Reversed and remanded.

Although DPSST's final order is the order that we are charged with reviewing on judicial review, we generally refer to the ALJ's order throughout this opinion because the orders of DPSST and the ALJ are substantively the same.

All references in this opinion to the Oregon Administrative Rules are to the 2014 version of the rules in place at the time DPSST notified petitioner that it intended to revoke his certification.

Corrections officers are public safety professionals. OAR 259-008-0005(24).

Idaho Code 18-5413 provides as follows:

"(1) A person is guilty of a misdemeanor if he knowingly gives or causes to be given false information to any law enforcement officer, any state or local government agency or personnel, or to any person licensed in this state to practice social work, psychology or counseling, concerning the commission of an offense, knowing that the offense did not occur or knowing that he has no information relating to the offense or danger.
"(2) A person is guilty of a misdemeanor if he knowingly gives or causes to be given false information regarding his or another's identity to any law enforcement officer investigating the commission of an offense."

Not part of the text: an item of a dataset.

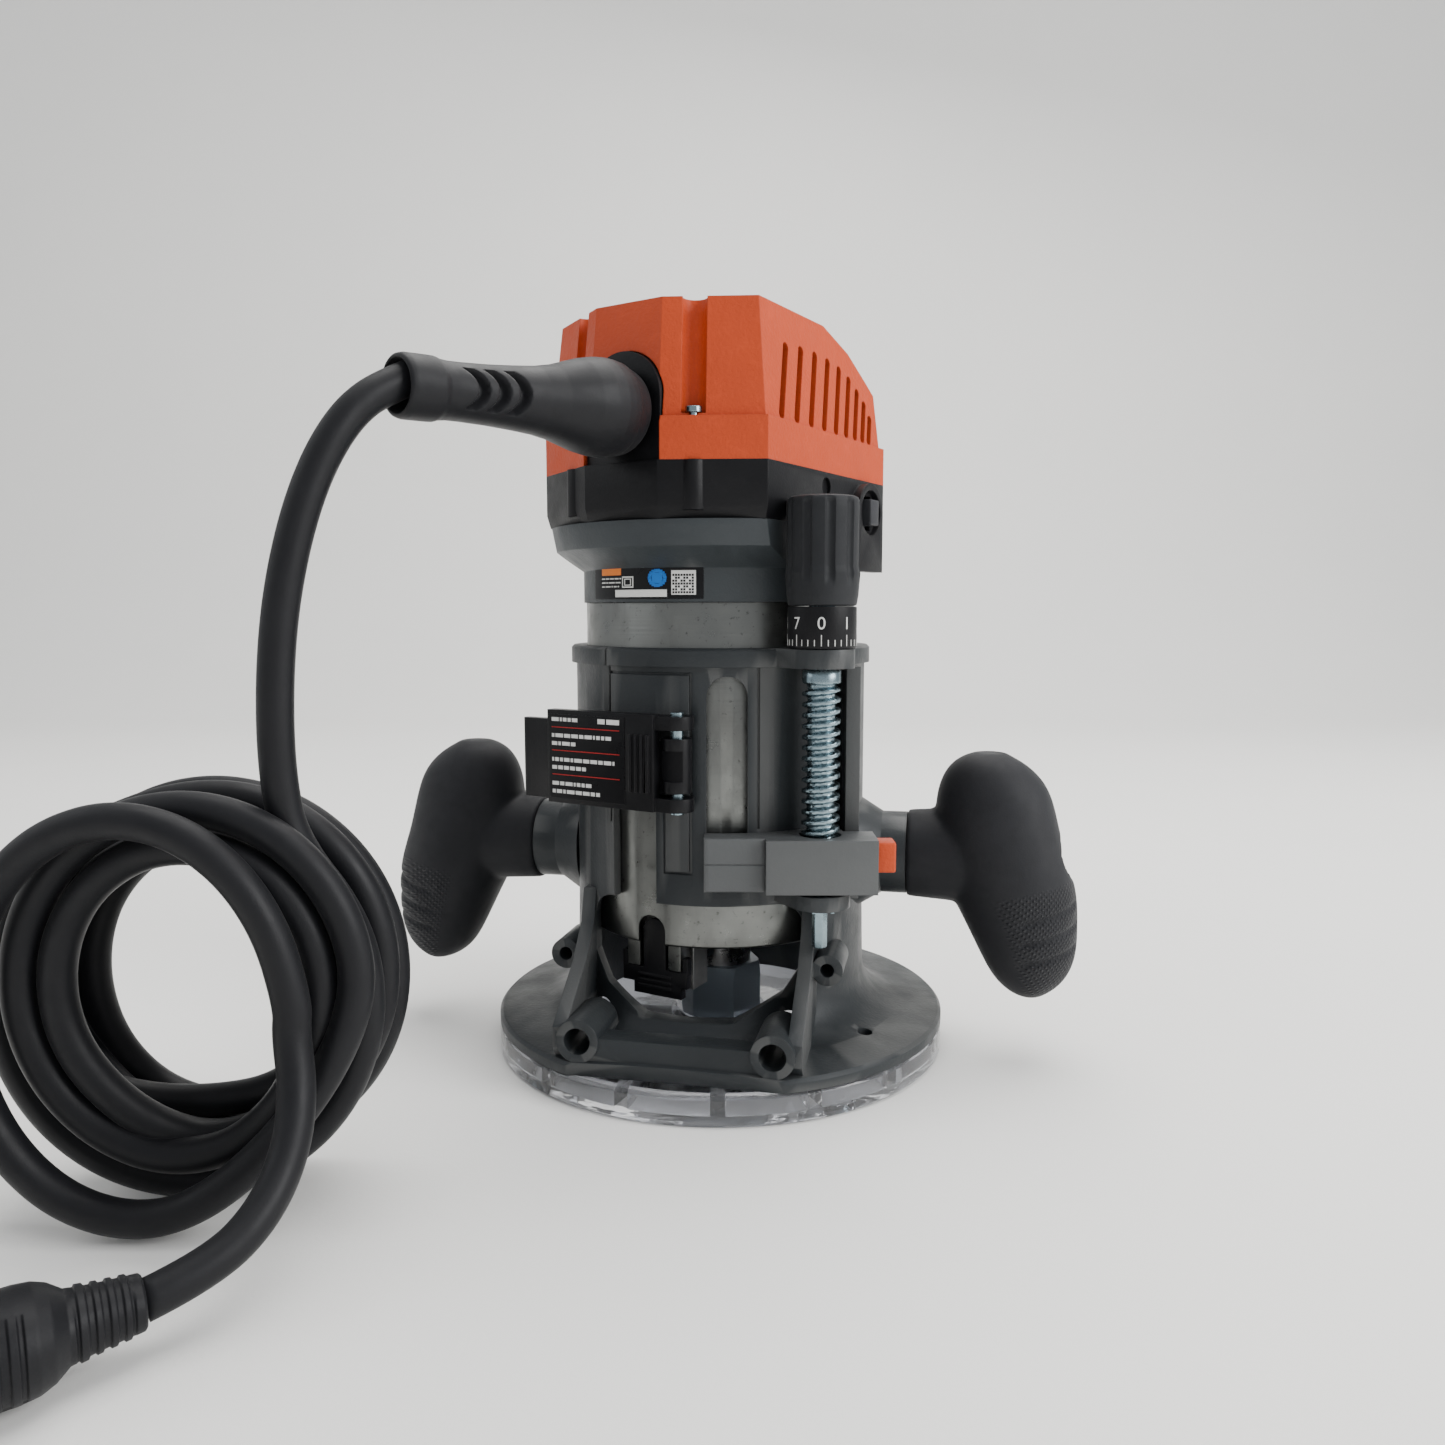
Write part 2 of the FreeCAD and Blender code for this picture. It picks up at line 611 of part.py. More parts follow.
def make_bracket():
    """Block on the motor that reaches out through the slot and carries the half nut."""
    turn, front, right = size("bracket_turn"), size("bracket_front"), size("bracket_right")
    low, high = size("bracket_bottom"), size("bracket_top")
    offset = size("screw_turn") - turn
    sx, sy = size("screw_distance") * sin(radians(offset)), size("screw_distance") * cos(radians(offset))
    block = fuse("bracket_blocks",
                 slab("bracket_left", turn, -5, 14, 40, 56, low, high),
                 slab("bracket_mid", turn, 13, 36.6, 36, front, low, high),
                 slab("bracket_end", turn, 36, right, 45.2, front, low, high))
    trimmed = cut("bracket_trimmed", block, cylinder("bracket_clear", "barrel_radius + gap", 40, z=50))
    neck = cut("bracket_neck", slab("neck_block", turn, -3.4, 7.0, 43, 50, low + 1.5, high - 3),
               cylinder("neck_clear", "motor_radius", 40, z=50))
    screw_rooms = []
    for i, height in enumerate((67.5, 75.0)):
        screw_rooms.append(rod(f"screw_room_{i}", turn, (1.8, 38.5, height), (1.8, 60, height), 1.6))
        screw_rooms.append(rod(f"head_room_{i}", turn, (1.8, 54.3, height), (1.8, 60, height), 3.0))
    body = cut("MotorBracket", fuse("bracket_solid", trimmed, neck), *screw_rooms,
               post("bracket_screw_hole", turn, sx, sy, size("thread_radius") + 0.5, 60, 85),
               slab("latch_pocket", turn, 15.5, 37.2, 41.6, 58.0, 69.2, 76.8),
               slab("button_pocket", turn, 36, 47, 47.2, 55.8, 68.2, 78.0))
    node("motor_bracket", body)
    eye = slab("latch_eye", turn, 20.5, 38.6, 42.0, 57.6, 69.5, 76.5)
    shank = slab("latch_shank", turn, 36, 42.5, 47.6, 55.4, 69.5, 76.5)
    eye_end = slab("latch_trim", turn, 36.9, 50, 40, 47.6, 69, 77)
    eye_end_front = slab("latch_trim_front", turn, 36.9, 50, 55.4, 60, 69, 77)
    room = [post(f"latch_room_{i}", turn, sx + shift, sy, size("thread_radius") + 0.25, 60, 85)
            for i, shift in enumerate((0, 1.6, 3.2))]
    barrel_room = post("latch_barrel_room", turn, 3.2, 0, size("barrel_radius") + 0.5, 60, 85)
    latch = cut("HalfNut", fuse("latch_solid", eye, shank), eye_end, eye_end_front, barrel_room, *room)
    node("half_nut", latch)
    cap = slab("button_cap", turn, 42.55, 51.2, 47.6, 55.4, 68.6, 77.6)
    node("release_button", cap)
    spring_z = 73.0
    outer = rod("spring_outer", turn, (15.6, 50, spring_z), (20.4, 50, spring_z), 2.4)
    inner = rod("spring_inner", turn, (15.6, 50, spring_z), (20.4, 50, spring_z), 1.7)
    node("release_spring", cut("ReleaseSpring", outer, inner))
    screws = []
    for i, height in enumerate((67.5, 75.0)):
        shank = rod(f"bracket_screw_shank_{i}", turn, (1.8, 38.5, height), (1.8, 54.4, height), 1.5)
        head = rod(f"bracket_screw_head_{i}", turn, (1.8, 54.4, height), (1.8, 56.4, height), 2.8)
        screws.append(fuse(f"bracket_screw_{i}", shank, head))
    node("bracket_screws", collect("BracketScrews", *screws))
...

The ALJ's proposed order also contains a section labeled "Findings of Fact." But where an agency adjudicator resolves a contested case proceeding on a motion for summary determination under OAR 137-003-0580, the agency cannot engage in fact finding. See Hamlin , 273 Or. App. at 798 n 2, 359 P.3d 581 ("[T]he adjudicator is not permitted to make factual findings at that stage of the proceedings. Rather, the issues that an agency is empowered to resolve on summary determination are purely legal: (1) whether the evidence presented gives rise to a dispute of material fact and (2) whether the moving party 'is entitled to a favorable ruling as a matter of law.' "). As a result, we understand the ALJ's statement of the facts to be a statement of the undisputed facts, rather than a statement of the ALJ's factual findings.